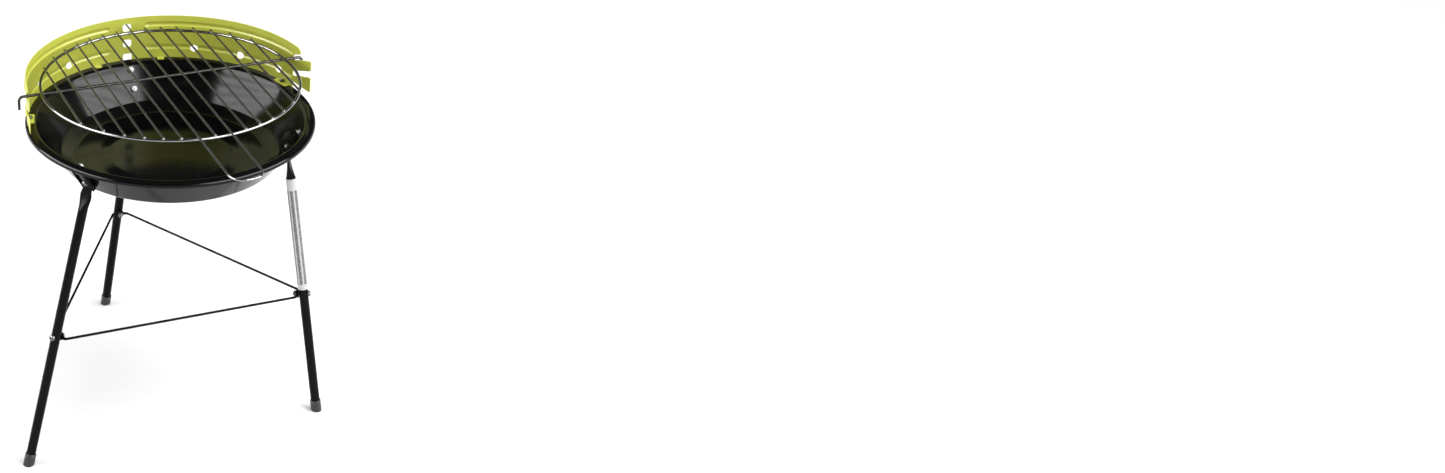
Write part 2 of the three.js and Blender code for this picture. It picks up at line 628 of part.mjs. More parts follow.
function footCapSolid(line) {
  const length = CAP_HEIGHT + CAP_DIAMETER;
  const bore = TUBE_DIAMETER / 2 + GAP;
  const profile = [
    [0, -length], [CAP_DIAMETER / 2, -length], [CAP_DIAMETER / 2, CAP_HEIGHT - CAP_FLOOR],
    [bore, CAP_HEIGHT - CAP_FLOOR], [bore, -GAP], [0, -GAP],
  ].map(([r, z]) => new THREE.Vector2(r, z));
  const geometry = new THREE.LatheGeometry(profile, TUBE_SIDES);
  geometry.applyQuaternion(new THREE.Quaternion().setFromUnitVectors(SIDEWAYS, line.up));
  geometry.translate(...line.sole.toArray());
  const ground = new THREE.BoxGeometry(CAP_DIAMETER * 6, CAP_DIAMETER * 6, length * 2);
  ground.translate(line.sole.x, line.sole.y, -RIM_HEIGHT - length);
  return toSolid(geometry).subtract(toSolid(ground));
}

// A channel that the leg's tongue lies in, with its web against the bowl.
function bracketSolid() {
  const inner = TONGUE_WIDTH / 2 + CHANNEL_PLAY;
  const outer = inner + SHEET;
  const profile = [
    [-outer, 0], [outer, 0], [outer, CHANNEL_FLANGE], [inner, CHANNEL_FLANGE],
    [inner, SHEET], [-inner, SHEET], [-inner, CHANNEL_FLANGE], [-outer, CHANNEL_FLANGE],
  ].map(([y, out]) => new THREE.Vector2(y, out));
  const top = onWall(CHANNEL_TOP, SHEET + GAP);
  const end = onWall(CHANNEL_END, SHEET + GAP);
  const geometry = extrude(new THREE.Shape(profile), top.distanceTo(end));
  const wallUp = inRadialPlane(WALL_DOWN.clone().negate());
  geometry.applyMatrix4(new THREE.Matrix4().makeBasis(SIDEWAYS, inRadialPlane(WALL_OUT), wallUp));
  geometry.translate(...inRadialPlane(end).toArray());
  let solid = toSolid(geometry);
  for (const depth of BRACKET_BOLT_DEPTHS) {
    const inside = inRadialPlane(onWall(depth, 0));
    solid = drill(solid, inside, inRadialPlane(onWall(depth, SHEET * 4)), LARGE_BOLT.hole);
  }
  return solid;
}

function labelSolid(line) {
  const bore = TUBE_DIAMETER / 2 + GAP;
  const end = line.braceDown - LABEL_ABOVE_BRACE;
  const length = end - SPOON_LENGTH - LABEL_PAST_SPOON;
  const profile = [[bore, 0], [bore + LABEL_FILM, 0], [bore + LABEL_FILM, length], [bore, length], [bore, 0]];
  const geometry = new THREE.LatheGeometry(profile.map(([r, z]) => new THREE.Vector2(r, z)), TUBE_SIDES);
  geometry.applyQuaternion(new THREE.Quaternion().setFromUnitVectors(SIDEWAYS, line.up));
  geometry.translate(...line.at(end, 0).toArray());
  return toSolid(geometry);
}

function legGroup(name, angle) {
  const group = new THREE.Group();
  const line = legLine(angle);
  group.rotation.z = degrees(angle);
  group.add(toMesh(`leg_${name}`, legSolid(line), legPaint));
  group.add(toMesh(`foot_cap_${name}`, footCapSolid(line), capPlastic));
  group.add(toMesh(`bracket_${name}`, bracketSolid(), legPaint));
  BRACKET_BOLT_DEPTHS.forEach((depth, i) => {
    const headOut = TONGUE_OFFSET + TONGUE_THICKNESS / 2 + GAP;
    const place = inRadialPlane(onWall(depth, headOut));
    const part = `bracket_${name}_${i === 0 ? 'upper' : 'lower'}`;
    group.add(...fastener(part, LARGE_BOLT, place, inRadialPlane(WALL_OUT), headOut + GAP));
  });
  const half = TUBE_DIAMETER / 2 + GAP;
  const grip = half * 2 + (EYELET_SHEET + GAP) * 2;
  group.add(...fastener(`brace_${name}`, LARGE_BOLT, line.at(line.braceDown, half), line.out, grip));
  if (name === 'right') group.add(toMesh('leg_label', labelSolid(line), labelFilm));
  return group;
}

// ---- braces: a rod between two legs with a flattened eyelet at each end ----
// The layer says which of the two eyelets on a bolt it is; the side is the way the rod leaves.
function eyelet(angle, layer, side) {
  const line = legLine(angle);
  const out = -(TUBE_DIAMETER / 2 + GAP + layer * (EYELET_SHEET + GAP));
  const shape = new THREE.Shape();
  const half = EYELET_NECK_WIDTH / 2;
  const lift = Math.asin(half / EYELET_RADIUS);
  shape.moveTo(EYELET_NECK, -half);
  shape.lineTo(EYELET_NECK, half);
  shape.absarc(0, 0, EYELET_RADIUS, lift, 2 * Math.PI - lift, false);
  const hole = new THREE.Path();
  hole.absarc(0, 0, LARGE_BOLT.hole / 2, 0, 2 * Math.PI, true);
  shape.holes.push(hole);
  const geometry = extrude(shape, EYELET_SHEET);
  if (side < 0) geometry.rotateZ(Math.PI);
  geometry.applyMatrix4(new THREE.Matrix4().makeBasis(line.side, line.down, line.out.clone().negate()));
  geometry.translate(...line.at(line.braceDown, out).toArray());
  geometry.rotateZ(degrees(angle));
  const neck = line.at(line.braceDown, out - EYELET_SHEET / 2, side * (EYELET_NECK - half));
  return { solid: toSolid(geometry), neck: neck.applyAxisAngle(UP, degrees(angle)) };
}

function brace(from, to) {
  const start = eyelet(LEG_ANGLES[from], 0, 1);
  const end = eyelet(LEG_ANGLES[to], 1, -1);
  const bar = rod(start.neck, end.neck, BRACE_ROD / 2);
  return toMesh(`brace_${from}_${to}`, bar.add(start.solid).add(end.solid), legPaint);
}

// ---- assembly ----
const grill = new THREE.Group();
const upper = new THREE.Group();
upper.position.z = RIM_HEIGHT;
upper.add(bowl(), windshield(), ...windshieldFasteners(), crossbar(), gridRing(), ...gridWires(), gridHandle());
for (const [name, angle] of Object.entries(LEG_ANGLES)) upper.add(legGroup(name, angle));
upper.add(brace('back', 'left'), brace('left', 'right'), brace('right', 'back'));
grill.add(upper);
grill.updateMatrixWorld(true);
const footprint = new THREE.Box3().setFromObject(grill, true).getCenter(new THREE.Vector3());
upper.position.x -= footprint.x;
upper.position.y -= footprint.y;

export default grill;
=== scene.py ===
from math import atan2, ceil, cos, hypot, pi, radians, sin, sqrt, tan

import bmesh
import bpy
from bpy.props import FloatProperty, FloatVectorProperty, IntProperty, PointerProperty
from mathutils import Matrix, Vector


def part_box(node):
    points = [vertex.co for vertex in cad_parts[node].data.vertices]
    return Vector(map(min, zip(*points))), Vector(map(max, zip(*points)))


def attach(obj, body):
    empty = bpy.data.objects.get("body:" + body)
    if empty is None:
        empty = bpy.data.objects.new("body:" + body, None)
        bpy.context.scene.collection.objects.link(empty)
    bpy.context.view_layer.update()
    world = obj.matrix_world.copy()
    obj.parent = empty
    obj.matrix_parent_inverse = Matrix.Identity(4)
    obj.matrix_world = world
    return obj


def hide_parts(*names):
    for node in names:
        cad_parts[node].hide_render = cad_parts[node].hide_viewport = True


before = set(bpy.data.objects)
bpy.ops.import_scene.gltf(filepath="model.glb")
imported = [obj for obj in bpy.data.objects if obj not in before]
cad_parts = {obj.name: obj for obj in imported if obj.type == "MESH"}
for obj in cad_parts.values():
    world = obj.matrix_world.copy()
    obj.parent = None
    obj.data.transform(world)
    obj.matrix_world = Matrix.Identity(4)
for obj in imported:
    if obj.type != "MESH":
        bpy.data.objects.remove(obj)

bl_info = {
    "name": "Tripod charcoal grill",
    "version": (1, 0, 0),
    "blender": (4, 5, 0),
    "location": "3D View > Sidebar > Grill",
    "description": "Builds a round charcoal grill on a braced tripod around its packed frame",
    "category": "Object",
}

MM = 0.001
UP = Vector((0, 0, 1))
SIDES = ("back", "left", "right")
BRACES = (("back", "left"), ("left", "right"), ("right", "back"))
HEIGHTS = ("upper", "lower")
VIEW = (-18.777, 29.848)  # azimuth and elevation of the camera, in degrees
ARM_GAP = 0.3 * MM  # clearance between pieces that are bolted together


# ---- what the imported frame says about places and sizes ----
def node_points(node):
    """The corners of a CAD node's mesh."""
    return [vertex.co.copy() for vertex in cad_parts[node].data.vertices]


def middle(points):
    """The mean of some points."""
    return sum(points, Vector()) / len(points)


def box_middle(node):
    """The centre of a CAD node's box."""
    low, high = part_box(node)
    return (low + high) / 2


BOWL_LOW, BOWL_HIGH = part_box("bowl")
RIM_RADIUS = (BOWL_HIGH.x - BOWL_LOW.x) / 2
RIM_CENTRE = Vector((box_middle("bowl").x, box_middle("bowl").y, BOWL_HIGH.z))
SHIELD_LOW, SHIELD_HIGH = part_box("windshield")


class BoltPlace:
    """Where a bolt sits: its head's seat, the way its head faces, and its sizes."""

    def __init__(self, node):
        points = node_points(node)
        centre = middle(points)
        end = max(points, key=lambda point: (point - centre).length)
        axis = (end - centre).normalized()
        for _ in range(12):
            axis = sum(((p - centre) * (p - centre).dot(axis) for p in points), Vector()).normalized()
        away = [(p - centre - axis * (p - centre).dot(axis)).length for p in points]
        widest = max(away)
        rim = [(p - centre).dot(axis) for p, r in zip(points, away) if r > 0.95 * widest]
        along = [(p - centre).dot(axis) for p in points]
        brim = sum(rim) / len(rim)
        if abs(max(along)) + abs(brim - max(along)) > abs(min(along)) + abs(brim - min(along)):
            axis.negate()
            rim = [-t for t in rim]
            along = [-t for t in along]
        self.axis = axis
        self.seat = centre + axis * min(rim)
        self.head_radius = widest
        self.head_height = max(along) - min(rim)
        self.length = min(rim) - min(along)
        low = [r for r, t in zip(away, along) if t < min(rim) - 0.3 * self.length]
        self.shank_radius = max(low)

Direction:
Your task is to give again the lines from the one containing "upper.position.z = RIM_HEIGHT;" to the one containing "zip(*points))), Vector(map(max, zip(*points)))", both lines included, exactly and without anything added.

Full answer:
upper.position.z = RIM_HEIGHT;
upper.add(bowl(), windshield(), ...windshieldFasteners(), crossbar(), gridRing(), ...gridWires(), gridHandle());
for (const [name, angle] of Object.entries(LEG_ANGLES)) upper.add(legGroup(name, angle));
upper.add(brace('back', 'left'), brace('left', 'right'), brace('right', 'back'));
grill.add(upper);
grill.updateMatrixWorld(true);
const footprint = new THREE.Box3().setFromObject(grill, true).getCenter(new THREE.Vector3());
upper.position.x -= footprint.x;
upper.position.y -= footprint.y;

export default grill;
=== scene.py ===
from math import atan2, ceil, cos, hypot, pi, radians, sin, sqrt, tan

import bmesh
import bpy
from bpy.props import FloatProperty, FloatVectorProperty, IntProperty, PointerProperty
from mathutils import Matrix, Vector


def part_box(node):
    points = [vertex.co for vertex in cad_parts[node].data.vertices]
    return Vector(map(min, zip(*points))), Vector(map(max, zip(*points)))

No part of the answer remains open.